▸ Data block
━━━━

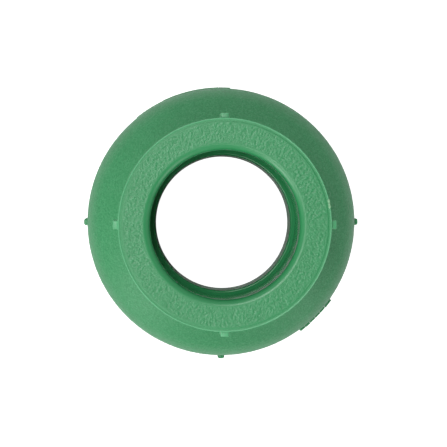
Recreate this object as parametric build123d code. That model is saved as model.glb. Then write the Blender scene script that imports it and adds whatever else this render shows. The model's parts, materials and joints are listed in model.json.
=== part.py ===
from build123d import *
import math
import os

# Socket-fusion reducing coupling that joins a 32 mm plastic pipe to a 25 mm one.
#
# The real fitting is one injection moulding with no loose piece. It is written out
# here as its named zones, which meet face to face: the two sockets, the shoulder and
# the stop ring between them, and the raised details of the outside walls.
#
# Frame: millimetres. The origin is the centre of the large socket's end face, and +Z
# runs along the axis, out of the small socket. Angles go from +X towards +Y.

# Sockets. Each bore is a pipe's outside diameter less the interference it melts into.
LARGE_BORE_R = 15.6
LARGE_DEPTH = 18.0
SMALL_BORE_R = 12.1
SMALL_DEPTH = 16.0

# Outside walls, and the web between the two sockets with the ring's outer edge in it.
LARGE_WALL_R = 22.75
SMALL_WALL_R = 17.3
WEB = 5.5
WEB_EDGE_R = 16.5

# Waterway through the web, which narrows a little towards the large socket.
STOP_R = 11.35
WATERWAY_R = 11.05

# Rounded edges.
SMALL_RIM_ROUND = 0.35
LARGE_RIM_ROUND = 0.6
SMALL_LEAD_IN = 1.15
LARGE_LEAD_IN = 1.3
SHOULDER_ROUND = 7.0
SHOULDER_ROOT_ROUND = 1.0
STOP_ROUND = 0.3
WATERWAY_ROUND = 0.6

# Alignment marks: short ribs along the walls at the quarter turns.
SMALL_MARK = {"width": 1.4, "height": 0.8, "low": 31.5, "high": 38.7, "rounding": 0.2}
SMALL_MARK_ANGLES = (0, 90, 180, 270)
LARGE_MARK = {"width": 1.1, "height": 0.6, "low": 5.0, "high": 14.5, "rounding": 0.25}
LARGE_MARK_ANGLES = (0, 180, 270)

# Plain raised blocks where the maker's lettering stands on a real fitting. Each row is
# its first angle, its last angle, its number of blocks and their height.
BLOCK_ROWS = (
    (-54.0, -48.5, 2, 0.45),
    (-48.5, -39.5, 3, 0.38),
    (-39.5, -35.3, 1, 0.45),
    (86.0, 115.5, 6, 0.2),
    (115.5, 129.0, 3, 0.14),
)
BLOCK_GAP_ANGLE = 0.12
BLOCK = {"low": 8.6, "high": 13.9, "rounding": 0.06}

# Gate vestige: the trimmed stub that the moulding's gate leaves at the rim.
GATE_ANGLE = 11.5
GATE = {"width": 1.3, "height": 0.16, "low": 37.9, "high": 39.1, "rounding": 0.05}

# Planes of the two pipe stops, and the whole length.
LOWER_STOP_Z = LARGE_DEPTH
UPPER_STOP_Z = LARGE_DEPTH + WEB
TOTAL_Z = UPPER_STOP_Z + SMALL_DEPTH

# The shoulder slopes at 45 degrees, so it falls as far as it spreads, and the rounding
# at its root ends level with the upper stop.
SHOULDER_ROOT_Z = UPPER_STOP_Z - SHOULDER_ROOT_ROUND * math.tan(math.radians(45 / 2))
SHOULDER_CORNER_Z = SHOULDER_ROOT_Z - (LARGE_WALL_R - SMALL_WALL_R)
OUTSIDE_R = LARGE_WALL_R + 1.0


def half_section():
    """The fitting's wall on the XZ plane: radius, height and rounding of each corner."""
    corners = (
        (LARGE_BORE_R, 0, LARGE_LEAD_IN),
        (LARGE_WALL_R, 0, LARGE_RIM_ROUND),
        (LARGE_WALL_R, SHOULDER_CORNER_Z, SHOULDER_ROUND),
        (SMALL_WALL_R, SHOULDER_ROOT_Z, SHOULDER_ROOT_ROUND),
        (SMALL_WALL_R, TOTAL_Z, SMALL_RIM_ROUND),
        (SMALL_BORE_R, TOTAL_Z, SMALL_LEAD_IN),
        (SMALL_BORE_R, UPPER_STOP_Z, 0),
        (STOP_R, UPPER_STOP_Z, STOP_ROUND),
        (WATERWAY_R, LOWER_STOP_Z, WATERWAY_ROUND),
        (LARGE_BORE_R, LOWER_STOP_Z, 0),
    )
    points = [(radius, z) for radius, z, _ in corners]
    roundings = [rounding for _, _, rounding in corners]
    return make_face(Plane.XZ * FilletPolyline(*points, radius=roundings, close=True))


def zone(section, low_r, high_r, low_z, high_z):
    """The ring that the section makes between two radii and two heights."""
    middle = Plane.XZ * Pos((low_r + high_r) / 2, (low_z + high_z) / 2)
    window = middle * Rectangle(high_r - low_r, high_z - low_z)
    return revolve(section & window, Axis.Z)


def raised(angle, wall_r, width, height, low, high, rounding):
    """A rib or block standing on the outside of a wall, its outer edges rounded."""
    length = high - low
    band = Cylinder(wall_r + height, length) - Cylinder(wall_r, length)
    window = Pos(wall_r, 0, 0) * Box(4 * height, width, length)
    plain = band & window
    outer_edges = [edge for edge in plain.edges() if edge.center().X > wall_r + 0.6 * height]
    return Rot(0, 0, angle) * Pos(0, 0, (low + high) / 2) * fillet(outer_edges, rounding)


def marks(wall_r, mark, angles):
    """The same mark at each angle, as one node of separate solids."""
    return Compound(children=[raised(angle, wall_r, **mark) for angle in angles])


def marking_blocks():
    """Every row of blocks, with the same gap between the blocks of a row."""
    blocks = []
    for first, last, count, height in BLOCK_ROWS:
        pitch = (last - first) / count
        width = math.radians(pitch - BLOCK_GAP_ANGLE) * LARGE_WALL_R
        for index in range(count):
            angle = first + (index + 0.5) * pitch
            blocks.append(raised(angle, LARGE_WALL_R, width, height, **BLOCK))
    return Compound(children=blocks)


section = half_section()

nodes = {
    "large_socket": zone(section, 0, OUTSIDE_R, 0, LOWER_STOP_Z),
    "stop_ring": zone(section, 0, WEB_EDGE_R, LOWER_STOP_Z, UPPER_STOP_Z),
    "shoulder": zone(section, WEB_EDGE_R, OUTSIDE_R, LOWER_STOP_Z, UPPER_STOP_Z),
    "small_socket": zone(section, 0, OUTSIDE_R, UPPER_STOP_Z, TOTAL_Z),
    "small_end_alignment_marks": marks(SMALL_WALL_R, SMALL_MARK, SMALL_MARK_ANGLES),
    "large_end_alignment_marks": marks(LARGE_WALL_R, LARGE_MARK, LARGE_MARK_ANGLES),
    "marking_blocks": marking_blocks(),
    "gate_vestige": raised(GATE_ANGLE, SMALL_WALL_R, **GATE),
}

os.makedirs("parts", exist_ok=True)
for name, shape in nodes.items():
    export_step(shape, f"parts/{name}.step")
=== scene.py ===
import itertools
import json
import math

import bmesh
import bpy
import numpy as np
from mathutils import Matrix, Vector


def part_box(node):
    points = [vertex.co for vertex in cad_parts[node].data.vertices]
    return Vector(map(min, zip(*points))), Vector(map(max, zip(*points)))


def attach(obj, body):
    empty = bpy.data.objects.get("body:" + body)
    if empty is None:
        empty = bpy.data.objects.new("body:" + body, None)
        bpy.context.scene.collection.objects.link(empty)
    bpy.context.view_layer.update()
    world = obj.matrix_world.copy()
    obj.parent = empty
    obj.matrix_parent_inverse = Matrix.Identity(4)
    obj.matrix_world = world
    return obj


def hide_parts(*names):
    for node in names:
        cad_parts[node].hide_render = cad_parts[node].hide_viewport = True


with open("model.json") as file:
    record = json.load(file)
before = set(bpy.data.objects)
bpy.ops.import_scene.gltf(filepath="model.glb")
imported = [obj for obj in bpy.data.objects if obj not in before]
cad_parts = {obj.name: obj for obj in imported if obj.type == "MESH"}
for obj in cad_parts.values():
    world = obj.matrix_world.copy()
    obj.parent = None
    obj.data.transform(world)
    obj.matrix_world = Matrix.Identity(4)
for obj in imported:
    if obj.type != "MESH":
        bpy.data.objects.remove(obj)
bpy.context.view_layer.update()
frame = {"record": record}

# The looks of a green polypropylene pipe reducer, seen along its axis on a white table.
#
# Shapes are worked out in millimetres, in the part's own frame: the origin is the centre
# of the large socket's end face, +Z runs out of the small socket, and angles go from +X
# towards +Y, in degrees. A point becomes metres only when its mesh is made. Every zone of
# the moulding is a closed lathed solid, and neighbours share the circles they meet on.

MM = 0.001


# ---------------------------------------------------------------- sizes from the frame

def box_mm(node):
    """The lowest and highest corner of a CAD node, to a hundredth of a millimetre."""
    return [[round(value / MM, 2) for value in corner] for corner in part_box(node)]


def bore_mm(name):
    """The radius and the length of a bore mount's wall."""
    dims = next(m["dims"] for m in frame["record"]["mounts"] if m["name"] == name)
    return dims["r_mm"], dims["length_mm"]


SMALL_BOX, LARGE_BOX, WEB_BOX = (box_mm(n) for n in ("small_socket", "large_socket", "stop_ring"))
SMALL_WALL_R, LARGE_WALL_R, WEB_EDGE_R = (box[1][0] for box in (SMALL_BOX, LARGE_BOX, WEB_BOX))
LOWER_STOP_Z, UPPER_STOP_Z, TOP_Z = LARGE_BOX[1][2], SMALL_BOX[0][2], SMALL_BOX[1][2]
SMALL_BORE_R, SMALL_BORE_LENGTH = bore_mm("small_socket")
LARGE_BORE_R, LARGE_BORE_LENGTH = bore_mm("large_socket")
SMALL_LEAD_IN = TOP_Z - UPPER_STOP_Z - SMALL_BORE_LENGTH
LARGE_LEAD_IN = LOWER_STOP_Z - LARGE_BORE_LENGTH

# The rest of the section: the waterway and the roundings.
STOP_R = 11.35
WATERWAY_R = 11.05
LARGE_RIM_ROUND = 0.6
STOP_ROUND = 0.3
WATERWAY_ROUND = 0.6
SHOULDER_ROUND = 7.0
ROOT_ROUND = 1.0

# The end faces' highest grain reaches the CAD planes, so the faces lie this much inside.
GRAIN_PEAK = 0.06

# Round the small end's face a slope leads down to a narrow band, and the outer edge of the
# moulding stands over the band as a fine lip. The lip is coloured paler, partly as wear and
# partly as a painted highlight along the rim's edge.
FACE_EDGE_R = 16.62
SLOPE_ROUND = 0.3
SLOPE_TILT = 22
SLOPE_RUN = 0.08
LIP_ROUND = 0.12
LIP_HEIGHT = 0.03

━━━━

Look over the material above and show each line where "body" appears.

def attach(obj, body):
    empty = bpy.data.objects.get("body:" + body)
        empty = bpy.data.objects.new("body:" + body, None)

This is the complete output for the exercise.